I have one peace of Aristo Brass I got for a test track and the screw will not go in the whole, I want to re-tap it, does anyone know what size tap I use? Also does anyone know what size the Allen driver the new Track uses?


----------



## Torby (Jan 2, 2008)

It's a standard 2mm thread. Aristo sells a tap and drill set. So does ACE hardware. 

Some run a 2-56 tap through the hole and put in a 2-56 screw. 

I've seen a couple pieces of track with the hole too high. You have to munge the joiner a little to get the screw in. 

It's handy to have some rail clamps on hand for those spots, or where you have to stand on your head and look through the wrong part of your glasses to get that accursed little screw in. Saves a lot of colorful language. I'm not rich enough to put rail clamps on *all* the joints.


----------



## Dan Pierce (Jan 2, 2008)

Do not use steel screws as these will rust and break off.


----------



## John J (Dec 29, 2007)

You will notice if you take the track connector of the rail that one end of the aristo connector is sloted and the other is fixed. 

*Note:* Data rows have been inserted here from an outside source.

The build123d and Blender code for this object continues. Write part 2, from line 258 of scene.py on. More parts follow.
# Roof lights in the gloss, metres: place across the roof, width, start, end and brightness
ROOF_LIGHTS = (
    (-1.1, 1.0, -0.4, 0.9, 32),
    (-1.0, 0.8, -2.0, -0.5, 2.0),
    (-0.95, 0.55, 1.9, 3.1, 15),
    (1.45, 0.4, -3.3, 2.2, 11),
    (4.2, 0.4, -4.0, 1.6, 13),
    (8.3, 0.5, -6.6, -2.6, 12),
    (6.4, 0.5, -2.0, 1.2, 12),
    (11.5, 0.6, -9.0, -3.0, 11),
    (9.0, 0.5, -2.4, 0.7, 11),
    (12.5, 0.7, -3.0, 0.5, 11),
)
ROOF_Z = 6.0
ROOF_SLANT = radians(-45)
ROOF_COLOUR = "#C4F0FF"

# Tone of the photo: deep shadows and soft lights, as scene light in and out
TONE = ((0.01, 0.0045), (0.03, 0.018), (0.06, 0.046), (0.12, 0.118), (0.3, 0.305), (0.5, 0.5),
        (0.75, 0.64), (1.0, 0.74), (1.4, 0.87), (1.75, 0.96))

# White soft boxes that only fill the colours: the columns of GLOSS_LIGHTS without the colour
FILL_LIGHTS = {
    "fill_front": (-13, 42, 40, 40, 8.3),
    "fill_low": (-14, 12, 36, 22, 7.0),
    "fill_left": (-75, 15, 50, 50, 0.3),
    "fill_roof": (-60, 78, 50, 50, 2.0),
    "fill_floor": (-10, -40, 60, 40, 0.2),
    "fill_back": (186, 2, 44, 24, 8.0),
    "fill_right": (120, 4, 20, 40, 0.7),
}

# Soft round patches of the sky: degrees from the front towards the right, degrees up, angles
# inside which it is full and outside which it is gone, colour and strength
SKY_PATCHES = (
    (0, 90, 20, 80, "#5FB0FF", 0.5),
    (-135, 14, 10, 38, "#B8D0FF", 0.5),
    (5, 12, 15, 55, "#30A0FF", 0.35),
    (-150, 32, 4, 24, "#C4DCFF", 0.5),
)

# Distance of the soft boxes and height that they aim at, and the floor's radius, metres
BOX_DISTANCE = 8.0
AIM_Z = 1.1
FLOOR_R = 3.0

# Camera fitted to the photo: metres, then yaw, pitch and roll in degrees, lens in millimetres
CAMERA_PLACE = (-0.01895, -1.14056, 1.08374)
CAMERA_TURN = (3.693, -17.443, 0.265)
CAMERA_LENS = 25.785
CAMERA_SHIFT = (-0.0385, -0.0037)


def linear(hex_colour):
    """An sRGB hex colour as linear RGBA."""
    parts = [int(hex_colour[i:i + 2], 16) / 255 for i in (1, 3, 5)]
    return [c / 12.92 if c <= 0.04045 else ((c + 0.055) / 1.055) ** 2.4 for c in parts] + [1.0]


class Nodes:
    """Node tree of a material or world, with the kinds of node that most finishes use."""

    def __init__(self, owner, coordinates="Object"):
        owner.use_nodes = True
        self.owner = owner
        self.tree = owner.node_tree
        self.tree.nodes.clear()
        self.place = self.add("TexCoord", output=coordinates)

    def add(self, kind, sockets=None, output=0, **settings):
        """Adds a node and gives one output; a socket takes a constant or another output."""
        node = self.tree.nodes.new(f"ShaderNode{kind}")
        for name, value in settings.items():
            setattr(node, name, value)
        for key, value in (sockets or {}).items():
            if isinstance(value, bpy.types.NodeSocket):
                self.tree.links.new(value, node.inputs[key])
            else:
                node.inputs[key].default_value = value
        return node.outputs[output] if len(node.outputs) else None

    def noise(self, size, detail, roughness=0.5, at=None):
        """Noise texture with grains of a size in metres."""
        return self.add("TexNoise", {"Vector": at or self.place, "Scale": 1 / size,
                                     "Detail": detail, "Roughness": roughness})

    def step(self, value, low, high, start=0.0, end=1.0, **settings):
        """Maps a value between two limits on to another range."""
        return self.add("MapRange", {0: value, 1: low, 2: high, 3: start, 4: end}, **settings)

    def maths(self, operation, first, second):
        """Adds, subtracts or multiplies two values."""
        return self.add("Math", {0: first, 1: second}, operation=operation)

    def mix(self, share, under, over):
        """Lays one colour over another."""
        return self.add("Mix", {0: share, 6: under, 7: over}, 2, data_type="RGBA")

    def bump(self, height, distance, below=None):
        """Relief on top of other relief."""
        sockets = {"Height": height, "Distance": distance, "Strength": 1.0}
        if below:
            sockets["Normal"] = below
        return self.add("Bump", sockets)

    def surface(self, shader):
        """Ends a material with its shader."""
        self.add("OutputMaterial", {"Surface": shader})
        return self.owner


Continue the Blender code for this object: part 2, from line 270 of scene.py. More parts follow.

When I did was to cut a small length of rail 3 to 4 inches. I attached it to a piece of track corectly. I then removed the fixed screw. I then removed the short piece of track with the jointer in the right place You can then use it as a jig to get the hole in the right place.


----------



## Greg Elmassian (Jan 3, 2008)

You could also buy some inexpensive rail clamps, Aristo has some, and there are ones that were sold by San Val that were inexpensive. Easier than tapping a hole, and better conducting, the Aristo ones are pretty poor, all the conduction actually takes place through the head of the screw against the joiner, and there's precious little metal contact on the slotted hole. 

Regards, Greg


----------



## VillageRail (Apr 25, 2008)

The tiny screwdriver that comes with the Aristo track just doesn't work well in my hands. I never look forward to screwing the track together, but it works well when it's done. Like Torby, I can't afford rail clamps for every connection, but I do use them for track power. 

Paul


----------



## Torby (Jan 2, 2008)

The blessed peace of Aristo Brass /DesktopModules/NTForums/themes/mls/emoticons/tongue2.gif


----------